Its been over a year since I originally blogged this problem with Microsoft Exchange and Outlook, and the problem has expanded even greater, and thus an updated blog post here.  The problem has to do with organizations having calendar appointments and meeting requests “disappear”, get corrupt, meeting delegates (boss/assistant) having challenges with appointments showing up, disappearing, reappearing, etc.

Bottomline, this is a KNOWN problem if you have the following:

  • Microsoft Exchange (2003, 2007, or 2010)

  • Outlook (2003, 2007, or 2010)

  • Apple iPhones / iPads

  • And potentially Apple Macs (running Entourage or Outlook 2011)

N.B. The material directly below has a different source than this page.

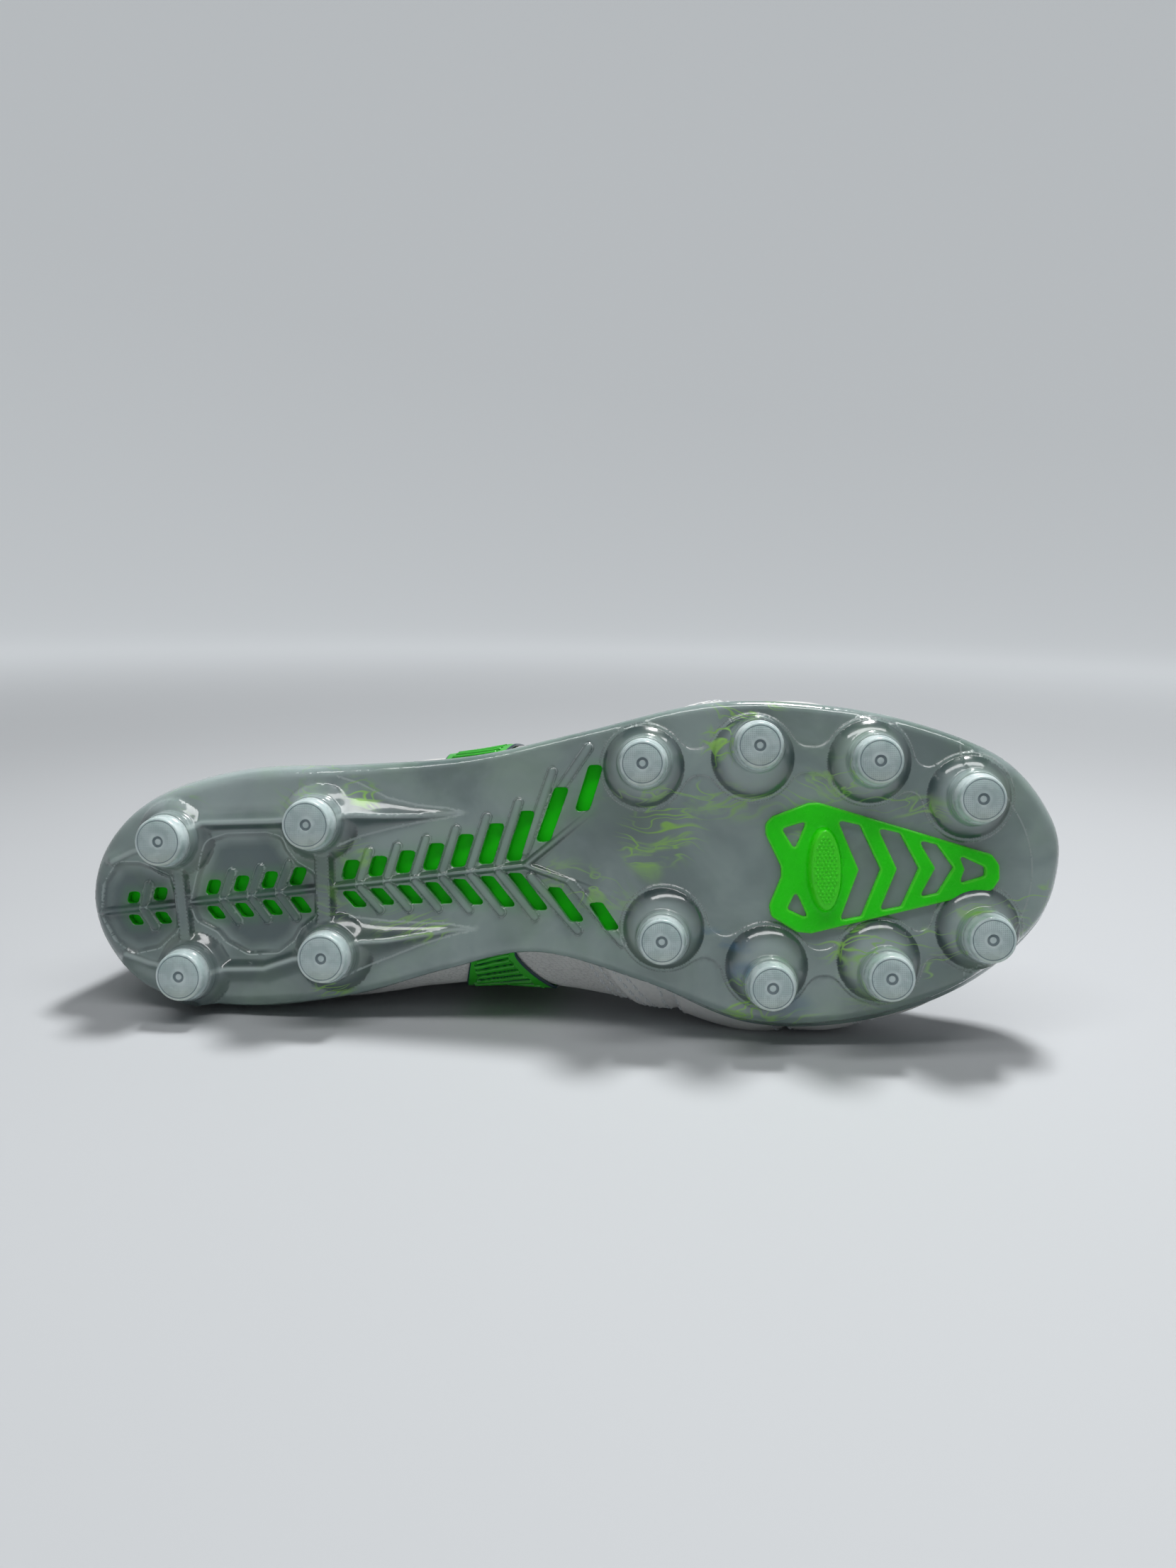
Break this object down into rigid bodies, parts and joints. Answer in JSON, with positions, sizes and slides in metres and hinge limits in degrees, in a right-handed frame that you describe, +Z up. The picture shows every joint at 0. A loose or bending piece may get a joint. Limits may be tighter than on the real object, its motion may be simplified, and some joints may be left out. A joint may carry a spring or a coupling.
{
  "type": "soccer cleat",
  "caption": "Right-foot soccer cleat lying on its side, with a moulded-stud outsole, a laced low-cut upper, a hinged tongue top and a lift-out sockliner.",
  "frame": {"origin": "centre of the bounding box's underside: the shoe lies on its medial side on the floor, z = 0", "axes": "+X from heel to toe along the sole, +Y the way the foot opening faces (the sole's studs face -Y), +Z up, towards the shoe's lateral side"},
  "size_m": [0.2829, 0.1249, 0.0966],
  "materials": {
    "outsole": "smoky translucent polyurethane, glossy, with lime-green streaks",
    "shank": "lime-green plastic seen through the plate",
    "insert": "lime-green, glossy",
    "stud_tip": "milky clear, fine crosshatch on the face",
    "board": "pale fibre board",
    "sockliner": "dark textile over foam",
    "upper_front": "smooth white synthetic leather",
    "upper_side": "white synthetic leather with a fine grain",
    "stiffener": "plain thermoplastic sheet",
    "lining": "grey textile",
    "foam": "soft foam",
    "tongue": "white padded textile",
    "eyestay": "white synthetic leather",
    "eyelets": "grey",
    "lace": "white woven cord",
    "side_band": "lime-green film with raised ridges"
  },
  "bodies": {
    "shoe": {"outsole_plate": "outsole", "shank_plate": "shank", "traction_insert": "insert", "forefoot_stud_1": "stud_tip", "forefoot_stud_2": "stud_tip", "forefoot_stud_3": "stud_tip", "forefoot_stud_4": "stud_tip", "forefoot_stud_5": "stud_tip", "forefoot_stud_6": "stud_tip", "forefoot_stud_7": "stud_tip", "forefoot_stud_8": "stud_tip", "heel_stud_1": "stud_tip", "heel_stud_2": "stud_tip", "heel_stud_3": "stud_tip", "heel_stud_4": "stud_tip", "lasting_board": "board", "vamp": "upper_front", "toe_puff": "stiffener", "vamp_lining": "lining", "medial_quarter": "upper_side", "lateral_quarter": "upper_side", "heel_stay": "upper_front", "heel_counter": "stiffener", "collar_padding": "foam", "collar_lining": "lining", "quarter_lining": "lining", "tongue_lower": "tongue", "medial_eyestay": "eyestay", "lateral_eyestay": "eyestay", "medial_eyelets": "eyelets", "lateral_eyelets": "eyelets", "lace": "lace", "medial_side_band": "side_band", "lateral_side_band": "side_band"},
    "tongue": {"tongue_upper": "tongue"},
    "insole": {"sockliner": "sockliner"}
  },
  "joints": [
    {"name": "tongue_tilt", "type": "hinge", "parent": "shoe", "child": "tongue", "pos_m": [-0.02608, 0.05132, 0.02963], "axis": [0.0598, -0.1374, -0.9887], "range_deg": [0, 30]},
    {"name": "sockliner_lift", "type": "hinge", "parent": "shoe", "child": "insole", "pos_m": [0.13201, -0.03426, 0.05108], "axis": [0.0598, -0.1374, -0.9887], "range_deg": [0, 3]}
  ]
}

  • And potentially RIM Blackberries

In short, it is a combination of bugs in all of these products along with users who get frustrated and do workarounds that further exasperate the problem that causes the problem.

Good thing, there is a FIX!  I blogged about this issue over a year ago () and have updated the blog post continuously with updates on fixes and workarounds.  In the past year, the consulting firm I run (Convergent Computing, has implemented this methodical process to completely eliminate calendaring problems in dozens of organizations representing hundreds of thousands of calendars.

The bad thing, it’s not a simple 1 time fix.  You can’t just throw on a patch and the problem goes away.  It’s also not solely a technical solution, it actually requires the full support of PEOPLE, PROCESS, and TECHNOLOGY to solve the problem.  Let me clarify…

As I noted, the root of the problem are bugs in Microsoft Exchange and Outlook, AND bugs in Apple iPhones and iPads, AND bugs in the Blackberry Enterprise Server (BES).  All of these bugs are clearly documented in my NetworkWorld blog post I reference above.  In that post, I give the specific Microsoft, Apple, and RIM tech articles.  If you ask Microsoft, Apple, RIM, they do acknowledge these are known bugs, and the bugs are fixed when you apply the noted updates.  So technologically, everyone has access to the fixes to the problem, so why can’t you just apply the bug fixes and the problems go away?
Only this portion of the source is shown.